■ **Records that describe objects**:
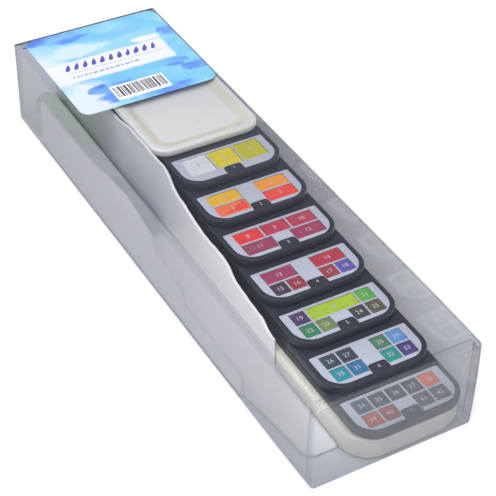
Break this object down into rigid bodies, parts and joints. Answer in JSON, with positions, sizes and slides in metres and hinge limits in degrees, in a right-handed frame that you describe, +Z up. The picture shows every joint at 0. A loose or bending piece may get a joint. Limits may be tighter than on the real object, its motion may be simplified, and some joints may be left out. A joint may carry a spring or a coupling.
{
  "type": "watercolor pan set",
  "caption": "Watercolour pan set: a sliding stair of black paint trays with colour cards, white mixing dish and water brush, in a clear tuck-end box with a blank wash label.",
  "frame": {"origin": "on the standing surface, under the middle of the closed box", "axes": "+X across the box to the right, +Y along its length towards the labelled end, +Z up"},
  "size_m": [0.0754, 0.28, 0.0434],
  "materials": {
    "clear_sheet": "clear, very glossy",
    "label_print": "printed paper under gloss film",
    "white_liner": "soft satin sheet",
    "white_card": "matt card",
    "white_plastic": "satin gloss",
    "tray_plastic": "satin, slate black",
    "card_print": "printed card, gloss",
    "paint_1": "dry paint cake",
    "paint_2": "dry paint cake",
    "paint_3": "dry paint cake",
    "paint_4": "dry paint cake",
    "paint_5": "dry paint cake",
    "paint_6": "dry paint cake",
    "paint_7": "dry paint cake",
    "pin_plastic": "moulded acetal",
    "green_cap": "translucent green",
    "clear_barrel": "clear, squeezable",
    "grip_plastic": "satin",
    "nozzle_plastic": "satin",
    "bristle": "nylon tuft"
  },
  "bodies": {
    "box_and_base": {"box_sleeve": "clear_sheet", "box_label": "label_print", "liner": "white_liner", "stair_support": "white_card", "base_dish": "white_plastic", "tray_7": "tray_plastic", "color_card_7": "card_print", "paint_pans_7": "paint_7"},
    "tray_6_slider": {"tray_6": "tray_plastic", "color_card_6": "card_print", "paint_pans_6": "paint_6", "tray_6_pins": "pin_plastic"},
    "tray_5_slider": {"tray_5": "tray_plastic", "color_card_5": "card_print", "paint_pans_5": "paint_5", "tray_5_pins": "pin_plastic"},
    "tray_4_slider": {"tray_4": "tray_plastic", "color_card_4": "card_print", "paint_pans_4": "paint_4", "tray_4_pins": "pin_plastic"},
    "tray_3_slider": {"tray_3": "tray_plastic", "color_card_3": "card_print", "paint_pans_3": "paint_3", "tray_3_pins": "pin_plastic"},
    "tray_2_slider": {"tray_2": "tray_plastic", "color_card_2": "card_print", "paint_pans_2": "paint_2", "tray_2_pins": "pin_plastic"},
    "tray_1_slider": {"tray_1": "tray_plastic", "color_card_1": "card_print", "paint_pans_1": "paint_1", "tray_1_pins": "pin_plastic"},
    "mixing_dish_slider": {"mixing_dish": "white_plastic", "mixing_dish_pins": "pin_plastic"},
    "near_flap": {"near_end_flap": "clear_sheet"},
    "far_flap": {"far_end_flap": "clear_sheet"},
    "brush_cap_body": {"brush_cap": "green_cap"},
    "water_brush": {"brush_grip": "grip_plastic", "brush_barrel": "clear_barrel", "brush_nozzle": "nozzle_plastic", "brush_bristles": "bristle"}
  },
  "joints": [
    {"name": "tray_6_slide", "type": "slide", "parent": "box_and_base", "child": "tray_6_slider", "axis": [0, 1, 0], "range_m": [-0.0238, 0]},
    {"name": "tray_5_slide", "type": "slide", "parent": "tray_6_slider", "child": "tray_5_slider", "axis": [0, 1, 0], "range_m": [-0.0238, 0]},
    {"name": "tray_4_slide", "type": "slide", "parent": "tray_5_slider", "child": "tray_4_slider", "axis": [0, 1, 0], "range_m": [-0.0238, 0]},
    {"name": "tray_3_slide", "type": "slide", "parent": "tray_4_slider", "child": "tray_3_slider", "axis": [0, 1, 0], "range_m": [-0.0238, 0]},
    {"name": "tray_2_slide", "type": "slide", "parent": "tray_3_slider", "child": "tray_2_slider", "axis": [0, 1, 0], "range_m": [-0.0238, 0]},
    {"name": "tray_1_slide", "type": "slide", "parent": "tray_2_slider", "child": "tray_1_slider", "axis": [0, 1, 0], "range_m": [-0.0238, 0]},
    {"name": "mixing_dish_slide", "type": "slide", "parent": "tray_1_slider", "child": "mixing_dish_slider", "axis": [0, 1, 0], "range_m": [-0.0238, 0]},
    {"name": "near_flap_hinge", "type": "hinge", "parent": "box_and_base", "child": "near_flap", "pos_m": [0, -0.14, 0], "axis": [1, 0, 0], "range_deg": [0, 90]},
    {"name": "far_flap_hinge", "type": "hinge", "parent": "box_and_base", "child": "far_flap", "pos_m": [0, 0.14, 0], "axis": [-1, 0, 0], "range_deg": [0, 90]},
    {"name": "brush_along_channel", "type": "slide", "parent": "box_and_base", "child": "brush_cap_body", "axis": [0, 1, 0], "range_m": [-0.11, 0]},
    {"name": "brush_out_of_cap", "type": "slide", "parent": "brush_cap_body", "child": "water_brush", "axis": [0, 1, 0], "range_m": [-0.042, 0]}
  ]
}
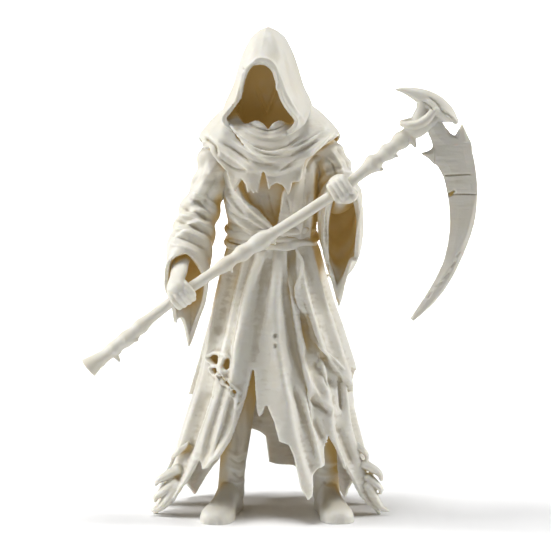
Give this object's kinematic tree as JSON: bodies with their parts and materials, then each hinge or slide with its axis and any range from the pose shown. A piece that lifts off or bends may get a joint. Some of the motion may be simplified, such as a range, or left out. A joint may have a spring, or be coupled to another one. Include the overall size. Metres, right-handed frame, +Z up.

■ **Given exercise**:
Write all of the records out again exactly.

■ **Solution**:
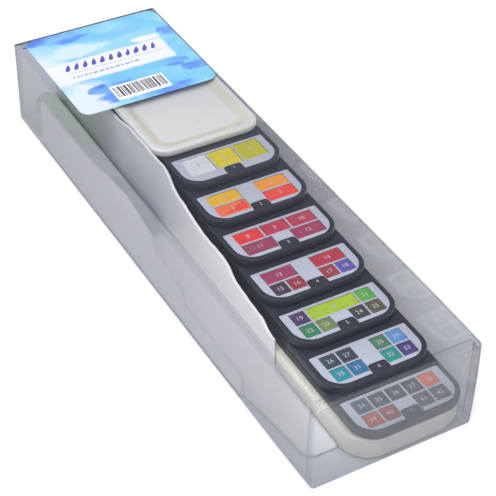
Break this object down into rigid bodies, parts and joints. Answer in JSON, with positions, sizes and slides in metres and hinge limits in degrees, in a right-handed frame that you describe, +Z up. The picture shows every joint at 0. A loose or bending piece may get a joint. Limits may be tighter than on the real object, its motion may be simplified, and some joints may be left out. A joint may carry a spring or a coupling.
{
  "type": "watercolor pan set",
  "caption": "Watercolour pan set: a sliding stair of black paint trays with colour cards, white mixing dish and water brush, in a clear tuck-end box with a blank wash label.",
  "frame": {"origin": "on the standing surface, under the middle of the closed box", "axes": "+X across the box to the right, +Y along its length towards the labelled end, +Z up"},
  "size_m": [0.0754, 0.28, 0.0434],
  "materials": {
    "clear_sheet": "clear, very glossy",
    "label_print": "printed paper under gloss film",
    "white_liner": "soft satin sheet",
    "white_card": "matt card",
    "white_plastic": "satin gloss",
    "tray_plastic": "satin, slate black",
    "card_print": "printed card, gloss",
    "paint_1": "dry paint cake",
    "paint_2": "dry paint cake",
    "paint_3": "dry paint cake",
    "paint_4": "dry paint cake",
    "paint_5": "dry paint cake",
    "paint_6": "dry paint cake",
    "paint_7": "dry paint cake",
    "pin_plastic": "moulded acetal",
    "green_cap": "translucent green",
    "clear_barrel": "clear, squeezable",
    "grip_plastic": "satin",
    "nozzle_plastic": "satin",
    "bristle": "nylon tuft"
  },
  "bodies": {
    "box_and_base": {"box_sleeve": "clear_sheet", "box_label": "label_print", "liner": "white_liner", "stair_support": "white_card", "base_dish": "white_plastic", "tray_7": "tray_plastic", "color_card_7": "card_print", "paint_pans_7": "paint_7"},
    "tray_6_slider": {"tray_6": "tray_plastic", "color_card_6": "card_print", "paint_pans_6": "paint_6", "tray_6_pins": "pin_plastic"},
    "tray_5_slider": {"tray_5": "tray_plastic", "color_card_5": "card_print", "paint_pans_5": "paint_5", "tray_5_pins": "pin_plastic"},
    "tray_4_slider": {"tray_4": "tray_plastic", "color_card_4": "card_print", "paint_pans_4": "paint_4", "tray_4_pins": "pin_plastic"},
    "tray_3_slider": {"tray_3": "tray_plastic", "color_card_3": "card_print", "paint_pans_3": "paint_3", "tray_3_pins": "pin_plastic"},
    "tray_2_slider": {"tray_2": "tray_plastic", "color_card_2": "card_print", "paint_pans_2": "paint_2", "tray_2_pins": "pin_plastic"},
    "tray_1_slider": {"tray_1": "tray_plastic", "color_card_1": "card_print", "paint_pans_1": "paint_1", "tray_1_pins": "pin_plastic"},
    "mixing_dish_slider": {"mixing_dish": "white_plastic", "mixing_dish_pins": "pin_plastic"},
    "near_flap": {"near_end_flap": "clear_sheet"},
    "far_flap": {"far_end_flap": "clear_sheet"},
    "brush_cap_body": {"brush_cap": "green_cap"},
    "water_brush": {"brush_grip": "grip_plastic", "brush_barrel": "clear_barrel", "brush_nozzle": "nozzle_plastic", "brush_bristles": "bristle"}
  },
  "joints": [
    {"name": "tray_6_slide", "type": "slide", "parent": "box_and_base", "child": "tray_6_slider", "axis": [0, 1, 0], "range_m": [-0.0238, 0]},
    {"name": "tray_5_slide", "type": "slide", "parent": "tray_6_slider", "child": "tray_5_slider", "axis": [0, 1, 0], "range_m": [-0.0238, 0]},
    {"name": "tray_4_slide", "type": "slide", "parent": "tray_5_slider", "child": "tray_4_slider", "axis": [0, 1, 0], "range_m": [-0.0238, 0]},
    {"name": "tray_3_slide", "type": "slide", "parent": "tray_4_slider", "child": "tray_3_slider", "axis": [0, 1, 0], "range_m": [-0.0238, 0]},
    {"name": "tray_2_slide", "type": "slide", "parent": "tray_3_slider", "child": "tray_2_slider", "axis": [0, 1, 0], "range_m": [-0.0238, 0]},
    {"name": "tray_1_slide", "type": "slide", "parent": "tray_2_slider", "child": "tray_1_slider", "axis": [0, 1, 0], "range_m": [-0.0238, 0]},
    {"name": "mixing_dish_slide", "type": "slide", "parent": "tray_1_slider", "child": "mixing_dish_slider", "axis": [0, 1, 0], "range_m": [-0.0238, 0]},
    {"name": "near_flap_hinge", "type": "hinge", "parent": "box_and_base", "child": "near_flap", "pos_m": [0, -0.14, 0], "axis": [1, 0, 0], "range_deg": [0, 90]},
    {"name": "far_flap_hinge", "type": "hinge", "parent": "box_and_base", "child": "far_flap", "pos_m": [0, 0.14, 0], "axis": [-1, 0, 0], "range_deg": [0, 90]},
    {"name": "brush_along_channel", "type": "slide", "parent": "box_and_base", "child": "brush_cap_body", "axis": [0, 1, 0], "range_m": [-0.11, 0]},
    {"name": "brush_out_of_cap", "type": "slide", "parent": "brush_cap_body", "child": "water_brush", "axis": [0, 1, 0], "range_m": [-0.042, 0]}
  ]
}
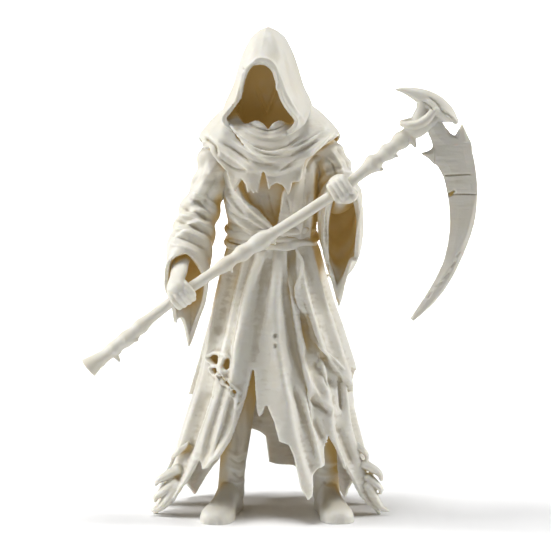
Give this object's kinematic tree as JSON: bodies with their parts and materials, then each hinge or slide with its axis and any range from the pose shown. A piece that lifts off or bends may get a joint. Some of the motion may be simplified, such as a range, or left out. A joint may have a spring, or be coupled to another one. Include the overall size. Metres, right-handed frame, +Z up.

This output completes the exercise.